Indonesia’ GDP growth is at a healthy 5.2%, and 171 million Indonesians are online (that’s 64.8% of the population). The economy’s digitalization is expected to reduce unemployment, which currently stands at 5.2% and is expected to drop to 4.9% by the end of the quarter. Tech startups, in particular, are creating new opportunities for personnel with the right skills. Unicorns like Traveloka, Tokopedia, and Bukalapak, as well as the ever-expanding decacorn Go-Jek, are constantly seeking new, innovative workers. In some parts of the country, there is also an increasing reliance on the blue-collar workforce, such as drivers and domestic helpers.

The rapid rise of the digital economy has seen other tangible improvements to Indonesia’s population as well. The gig economy provides new channels of income and employment for traditional low wage earners, and access to education materials and other information gives Indonesians of all backgrounds the chance to improve their skills or augment their existing curriculum. Education and vocational training hasn’t been entirely equalized, but phone-based platforms are making nudges in a constructive direction.

Other public services such as healthcare have also been impacted positively, with telemedicine and AI-enabled medical devices that identify symptoms or improve patient care, reducing human error and lowering costs through web and mobile tools. Looking at Jakarta specifically, health applications such as Halodoc allow for convenient, instant medical services, in some cases giving patients the space to recuperate at home instead of weaving through the city to seek treatment and fill prescriptions. At many hospitals, once a patient has received their medicine, they can head back home and have their refills delivered via Halodoc at no additional charge. The company also has a “tanya dokter” feature that allows you to connect with their database of over 1,000 specialists who can issue diagnoses through a telemedicine connection for certain conditions.

Photo by Sharon McCutcheon on Unsplash.

That being said, there is persistent trepidation that the gig economy’s entrenchment could relegate those who rely on it for income to a new form of underclass, serving the wealthy elite for a pittance, rather than providing an avenue out of lower economic brackets.

Considering the spillover effect on the other sectors, “the manufacturing sector has benefited the most,” says INDEF research director Berly Martawardaya. With the digital economy expected to create IDR 100 trillion (USD 71 million) in value for the manufacturing industry by 2024, the government is working to ensure there is stable internet access nationwide as soon as possible to spur growth in the digital economy. Public officials are also working with entrepreneurs to develop digital skills and financial access in rural areas, among other things.

Felicia Tanuwijaya—founder of millennial-focused clothing brand Krom Collective, which has manufacturing plants in Indonesia—claims that 40% of her online sales come from small cities around indonesia, while the rest are for orders from the capital Jakarta. Buyers typically place orders through Instagram and WhatsApp, though the company also makes sales through the e-commerce platform Tokopedia. “A lot of the factory workers in Yogyakarta did not have smartphones when we started manufacturing a few years ago,” Tanuwijaya said. “And now with the rapid digitalization, I am able to send and receive media on the production process, and they are able to see how the products we manufacture are being sold online.” This lets her work remotely in Jakarta, minimizing time spent on the road, giving her more space to focus on building her business.

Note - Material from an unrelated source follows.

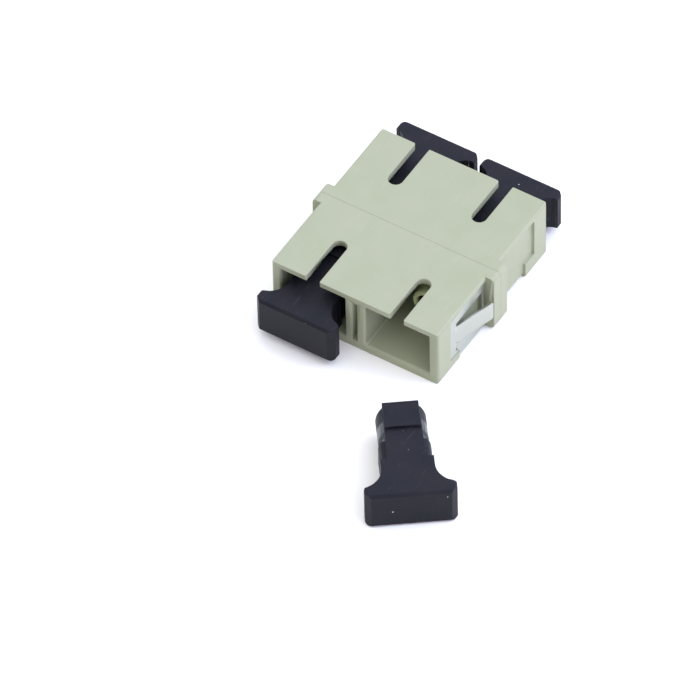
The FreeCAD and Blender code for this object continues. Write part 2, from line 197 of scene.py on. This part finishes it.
def lintSpecksGroup():
    # mask = 1 where the distance to a cell's point + ragged noise is under Size * (a number of the
    # cell's own + smallest) + core, in the Share of the cells that are chosen
    group, given, out = newGroup("lintSpecks",
        [("Vector", "NodeSocketVector", None), ("Cells", "NodeSocketFloat", 600.0),
         ("Share", "NodeSocketFloat", 0.2), ("Size", "NodeSocketFloat", 0.06)],
        [("Mask", "NodeSocketFloat")])
    warp = addNode(group, "ShaderNodeTexNoise", "ragged edge")
    warp.inputs["Scale"].default_value = lintShape["raggedScale"]
    group.links.new(given.outputs["Vector"], warp.inputs["Vector"])
    cells = addNode(group, "ShaderNodeTexVoronoi", "cells")
    group.links.new(given.outputs["Vector"], cells.inputs["Vector"])
    group.links.new(given.outputs["Cells"], cells.inputs["Scale"])
    rag = mathNode(group, "MULTIPLY", warp.outputs["Fac"], lintShape["raggedness"])
    ragged = mathNode(group, "ADD", cells.outputs["Distance"], rag)
    split = addNode(group, "ShaderNodeSeparateColor")
    group.links.new(cells.outputs["Color"], split.inputs["Color"])
    share = mathNode(group, "ADD", split.outputs["Green"], lintShape["smallest"])
    size = mathNode(group, "MULTIPLY", given.outputs["Size"], share)
    inside = mathNode(group, "LESS_THAN", ragged, mathNode(group, "ADD", size, lintShape["core"]))
    chosen = mathNode(group, "LESS_THAN", split.outputs["Red"], given.outputs["Share"])
    group.links.new(mathNode(group, "MULTIPLY", inside, chosen), out.inputs["Mask"])
    return group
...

Businesses like Krom Collective as well as larger tech companies of all streaks demand workers with advanced skill sets and an understanding of IoT implementations in everyday situations. Even those on the business side are required to master “growth hacking,” which requires out-of-the-box thinking. On the ground, rapid digitalization means Indonesia’s workers will need to adopt new skills to remain competitive—and keep Indonesia ahead of the game in the region.